DIRECTIVE
Go through the listing and copy each line with the string "objects".

MATERIAL PROVIDED
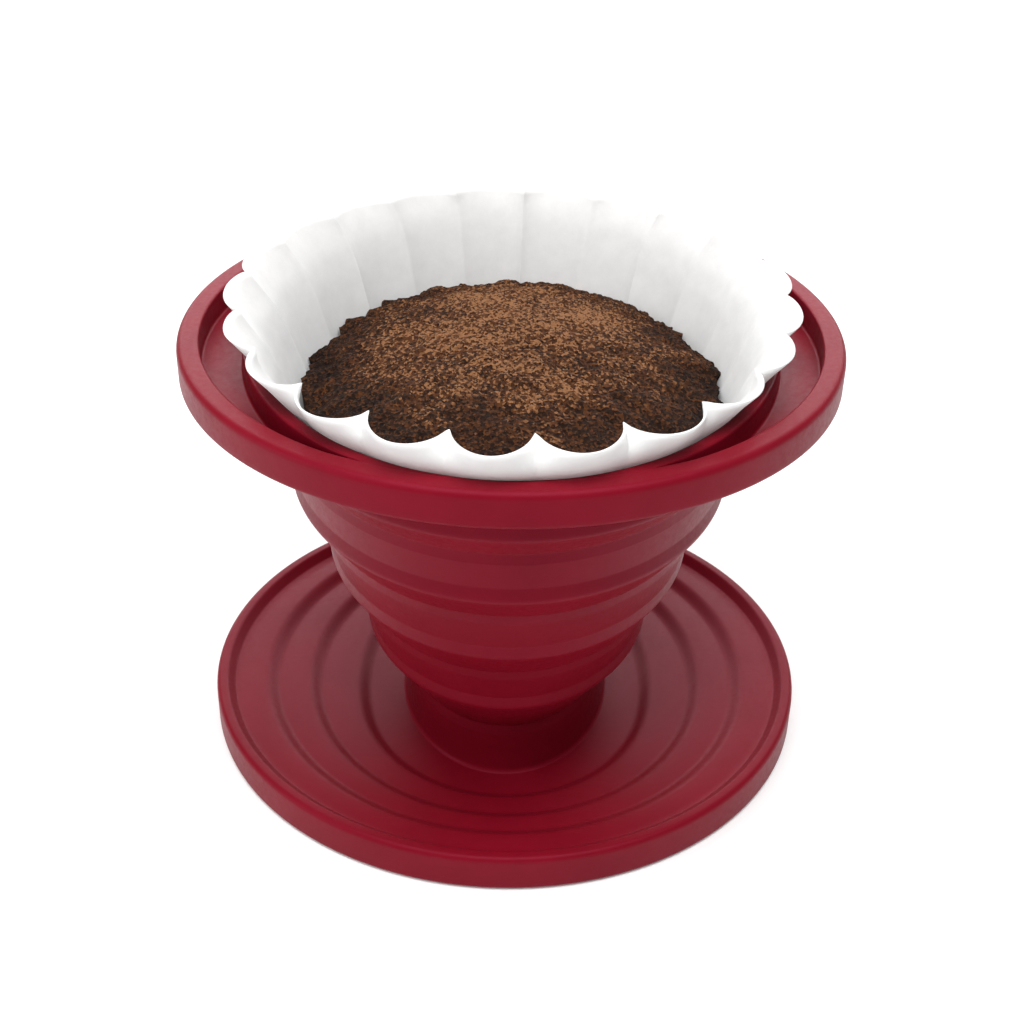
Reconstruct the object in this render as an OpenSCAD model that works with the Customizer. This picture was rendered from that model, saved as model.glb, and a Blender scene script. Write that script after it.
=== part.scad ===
// Collapsible pour-over coffee dripper.
// A round saucer carries an oval bellows cone and a round rim with two finger trays.
// A pleated paper filter full of ground coffee stands in the cone.
// Millimetres, +Z up, origin at the centre of the saucer's underside.

/* [Saucer] */
// Outer diameter of the saucer
saucer_d = 120; // [118:1:130]
// Height of the raised edge round the saucer
saucer_edge_h = 7.4; // [6:0.2:9]
// Width of the raised edge
saucer_edge_w = 3.2; // [2.4:0.2:4]
// Thickness of the saucer's floor
saucer_floor_t = 2.6; // [2:0.2:3]

/* [Rim] */
// Outer diameter of the rim
rim_d = 122.2; // [120:0.2:126]
// Width of the rim's flat ring
rim_ring_w = 4.1; // [3:0.1:4.5]
// Height of the rim's outer wall
rim_h = 6.6; // [6:0.2:8]
// Height of the rim's top face above the table
rim_top_z = 84.4; // [82:0.2:90]
// Half the width of the oval mouth, side to side
mouth_half_w = 46.6; // [46:0.1:47]
// Width of the lip between the mouth and a finger tray
lip_w = 2.6; // [2:0.2:3]
// Depth of a finger tray
tray_depth = 4.8; // [4.6:0.1:5.2]

/* [Bellows] */
// How much further the oval reaches to the front and back than to the sides
oval_stretch = 9.8; // [8:0.2:10]
// Distance from the middle to the centre of a tight front or back arc
oval_end_centre = 14.4; // [13:0.2:16]
// Thickness of a stiff band
wall_t = 2; // [1.6:0.1:2]
// Thickness of a fold, measured level
fold_t = 1.8; // [1.2:0.1:2]
// Taper of the mouth, from the lip to the top fold
mouth_taper = 1.8; // [1.5:0.1:2.2]

/* [Outlet] */
// Diameter of an outlet hole
outlet_d = 5; // [4:0.5:6]
// Distance between outlet holes
outlet_pitch = 10; // [8:0.5:11]
// Height of the outlet floor's underside above the table
outlet_floor_z = 1; // [0.5:0.5:2]
// Thickness of the outlet floor
outlet_floor_t = 2; // [1.5:0.5:2.5]

/* [Filter and coffee] */
// Height of the filter's top edge above the rim
filter_proud = 6.4; // [5:0.2:7]
// Flare of the filter's top edge, out past the mouth
filter_flare = 2.8; // [2:0.2:4]
// Thickness of the pleated paper, fold to fold
filter_t = 1.4; // [1:0.1:1.6]
// Gap between the paper and the bellows
filter_gap = 0.4; // [0.3:0.1:0.6]
// Height of the coffee's edge above the table
coffee_edge_z = 71; // [70:1:78]
// Rise of the coffee mound above its edge
coffee_rise = 9; // [6:0.5:9]

/* [Hidden] */
$fn = 96;

silicone = "#7d1626";
silicone_dark = "#6a1020";
paper = "#f2f1ef";
coffee = "#4a3021";

saucer_r = saucer_d / 2;
rim_r = rim_d / 2;
ring_inner_r = rim_r - rim_ring_w;
rim_bottom_z = rim_top_z - rim_h;
tray_floor_z = rim_top_z - tray_depth;
lip_half_w = mouth_half_w + lip_w;

// An oval is four arcs: a tight one front and back, a wide one left and right.
// A tight arc's radius is the oval's half width less end_inset.
end_inset = oval_end_centre - oval_stretch;
// Distance from the middle to the centre of a wide arc, on the far side
side_centre = (pow(oval_end_centre, 2) - pow(end_inset, 2)) / (2 * end_inset);
// Half of the angle that a wide arc turns through
side_angle = atan(oval_end_centre / side_centre);

// A joint of the bellows is a point [half width, height] on its outer face.
// A shoulder ends the band above a fold, and a crease starts the band below it.
neck_foot = [20.8, 0];
lower_crease = [20.4, 13.2];
lower_shoulder = [27.6, 24.2];
middle_crease = [30.8, 34.2];
middle_shoulder = [34.4, 40.8];
upper_crease = [38, 51.8];
upper_shoulder = [41, 57.4];
top_crease = [42.4, 67.4];
top_shoulder = [45.6, 72.6];
funnel_top = [mouth_half_w - mouth_taper + wall_t, rim_bottom_z];

// The filter's outer face stays inside the creases
filter_bottom = [16.8, 14.4];
filter_waist = [top_crease[0] - wall_t - filter_gap, top_crease[1]];
filter_mouth = [mouth_half_w - filter_gap, rim_top_z];
filter_top = [mouth_half_w + filter_flare, rim_top_z + filter_proud];

// A filled shape has a core, which its swept part overlaps by this much
core_overlap = 0.6;
// Number of sides of a core
core_sides = 48;
// A core's flat faces lie this far inside those of the swept part
seat_inset = 0.1;
// A cutter runs past the faces that it opens by this much
cut = 1;
// The coffee mound is a dome cut off at this angle above its edge
dome_angle = 75;

// Sweeps a half profile (x = half width of the oval, y = height) round the oval.
// The profile starts outside end_inset.
module oval_sweep() {
    for (turn = [0, 180])
        rotate([0, 0, turn]) {
            translate([0, oval_end_centre, 0])
                rotate([0, 0, side_angle])
                    rotate_extrude(angle = 180 - 2 * side_angle)
                        translate([-end_inset, 0]) children();
            translate([-side_centre, 0, 0])
                rotate([0, 0, -side_angle])
                    rotate_extrude(angle = 2 * side_angle)
                        translate([side_centre, 0]) children();
        }
}

// A straight-sided filled oval with flat facets
module oval_core(half_w, bottom, height) {
    translate([0, 0, bottom])
        linear_extrude(height = height)
            polygon([
                for (i = [0 : core_sides - 1])
                    let (turn = 360 * i / core_sides)
                        [half_w * cos(turn), (half_w + oval_stretch) * sin(turn)]
            ]);
}

// A tapering oval band between two levels, thickness measured level
module oval_band(lower, upper, thick) {
    oval_sweep()
        polygon([
            [lower[0] - thick, lower[1]], lower,
            upper, [upper[0] - thick, upper[1]]
        ]);
}

module round_ring(outer, inner, bottom, height) {
    rotate_extrude()
        translate([inner, bottom])
            square([outer - inner, height]);
}

// The hole for the neck is a little small, so that the two overlap as one moulding
module saucer_floor() {
    color(silicone) difference() {
        cylinder(r = saucer_r - saucer_edge_w, h = saucer_floor_t);
        oval_core(neck_foot[0] - core_overlap, -cut, saucer_floor_t + 2 * cut);
    }
}

module saucer_edge() {
    color(silicone)
        round_ring(saucer_r, saucer_r - saucer_edge_w, 0, saucer_edge_h);
}

module outlet_neck() {
    color(silicone_dark) oval_band(neck_foot, lower_crease, wall_t);
}

// Closes the neck's foot, with a row of outlet holes along the oval
module outlet_floor() {
    color(silicone_dark) difference() {
        oval_core(lower_crease[0] - wall_t + core_overlap, outlet_floor_z, outlet_floor_t);
        for (row = [-1, 0, 1])
            translate([0, row * outlet_pitch, 0])
                cylinder(d = outlet_d, h = outlet_floor_z + outlet_floor_t + cut);
    }
}

module lower_fold() {
    color(silicone_dark) oval_band(lower_crease, lower_shoulder, fold_t);
}

module lower_band() {
    color(silicone) oval_band(lower_shoulder, middle_crease, wall_t);
}

module middle_fold() {
    color(silicone_dark) oval_band(middle_crease, middle_shoulder, fold_t);
}

module middle_band() {
    color(silicone) oval_band(middle_shoulder, upper_crease, wall_t);
}

module upper_fold() {
    color(silicone_dark) oval_band(upper_crease, upper_shoulder, fold_t);
}

module upper_band() {
    color(silicone) oval_band(upper_shoulder, top_crease, wall_t);
}

module top_fold() {
    color(silicone_dark) oval_band(top_crease, top_shoulder, fold_t);
}

module mouth_funnel() {
    color(silicone) oval_band(top_shoulder, funnel_top, wall_t);
}

// The lip joins the rim's ring at the front and the back
module mouth_lip() {
    color(silicone) intersection() {
        oval_sweep() polygon([
            [mouth_half_w - mouth_taper, rim_bottom_z],
            [lip_half_w, rim_bottom_z],
            [lip_half_w, rim_top_z],
            [mouth_half_w, rim_top_z]
        ]);
        cylinder(r = ring_inner_r, h = rim_top_z);
    }
}

module rim_ring() {
    color(silicone) round_ring(rim_r, ring_inner_r, rim_bottom_z, rim_h);
}

// A crescent floor between the lip and the ring; side is -1 or 1
module finger_tray(side) {
    color(silicone_dark) intersection() {
        oval_sweep()
            translate([lip_half_w, rim_bottom_z])
                square([rim_r - lip_half_w, tray_floor_z - rim_bottom_z]);
        cylinder(r = ring_inner_r, h = rim_top_z);
        translate([side > 0 ? 0 : -rim_r, -rim_r, 0])
            cube([rim_r, 2 * rim_r, rim_top_z]);
    }
}

module paper_filter() {
    color(paper) {
        oval_sweep()
            polygon([
                [filter_bottom[0] - filter_t, filter_bottom[1]],
                filter_bottom, filter_waist, filter_mouth, filter_top,
                [filter_top[0] - filter_t, filter_top[1]],
                [filter_mouth[0] - filter_t, filter_mouth[1]],
                [filter_waist[0] - filter_t, filter_waist[1]]
            ]);
        oval_core(filter_bottom[0] - core_overlap, filter_bottom[1] + seat_inset, filter_t);
    }
}

// Half width of the coffee against the paper at a height above the waist
function coffee_half_w(z) = filter_waist[0] - filter_t + (filter_mouth[0] - filter_waist[0])
    * (z - filter_waist[1]) / (filter_mouth[1] - filter_waist[1]);

// The coffee fills the filter and rises in the middle
module coffee_grounds() {
    edge_w = coffee_half_w(coffee_edge_z);
    bottom_z = filter_bottom[1] + seat_inset + filter_t;
    slice_t = 0.1;
    steps = 6;
    color(coffee) hull() {
        oval_core(filter_bottom[0] - filter_t - core_overlap, bottom_z, slice_t);
        oval_core(filter_waist[0] - filter_t - core_overlap, filter_waist[1], slice_t);
        for (i = [0 : steps])
            let (turn = dome_angle * i / steps)
                oval_core(
                    (edge_w - core_overlap) * cos(turn),
                    coffee_edge_z + coffee_rise * sin(turn) / sin(dome_angle), slice_t
                );
    }
}

saucer_floor();
saucer_edge();
outlet_neck();
outlet_floor();
lower_fold();
lower_band();
middle_fold();
middle_band();
upper_fold();
upper_band();
top_fold();
mouth_funnel();
mouth_lip();
rim_ring();
finger_tray(-1);  // finger_tray_left
finger_tray(1);  // finger_tray_right
paper_filter();
coffee_grounds();
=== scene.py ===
"""Collapsible silicone pour-over dripper: the looks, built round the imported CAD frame.

Metres, +Z up, origin at the centre of the saucer's underside, as in the CAD.
"""

import math

import bmesh
import bpy
from mathutils import Matrix, Vector, noise


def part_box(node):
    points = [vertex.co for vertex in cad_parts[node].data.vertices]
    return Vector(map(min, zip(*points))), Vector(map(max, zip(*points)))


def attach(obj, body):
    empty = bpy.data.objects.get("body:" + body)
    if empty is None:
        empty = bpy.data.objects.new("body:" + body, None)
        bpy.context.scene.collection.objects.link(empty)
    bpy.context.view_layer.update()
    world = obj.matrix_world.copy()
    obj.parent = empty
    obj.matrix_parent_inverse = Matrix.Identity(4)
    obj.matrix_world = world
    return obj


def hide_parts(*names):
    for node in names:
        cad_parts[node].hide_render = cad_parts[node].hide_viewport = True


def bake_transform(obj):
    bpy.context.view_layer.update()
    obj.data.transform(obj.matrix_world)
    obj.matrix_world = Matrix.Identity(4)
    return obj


MM = 0.001
AROUND = 288  # points round every ring of the saucer and the bellows; the rim has twice as many
SHARP = math.radians(48)  # an edge that turns more than this is shaded as a sharp one

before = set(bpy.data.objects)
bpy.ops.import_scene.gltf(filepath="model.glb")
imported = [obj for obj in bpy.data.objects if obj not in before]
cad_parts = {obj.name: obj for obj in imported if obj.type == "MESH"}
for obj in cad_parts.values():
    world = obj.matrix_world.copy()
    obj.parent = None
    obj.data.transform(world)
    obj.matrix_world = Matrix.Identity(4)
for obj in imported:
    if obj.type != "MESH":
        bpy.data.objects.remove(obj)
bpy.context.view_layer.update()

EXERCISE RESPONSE
    empty = bpy.data.objects.get("body:" + body)
        empty = bpy.data.objects.new("body:" + body, None)
        bpy.context.scene.collection.objects.link(empty)
before = set(bpy.data.objects)
imported = [obj for obj in bpy.data.objects if obj not in before]
        bpy.data.objects.remove(obj)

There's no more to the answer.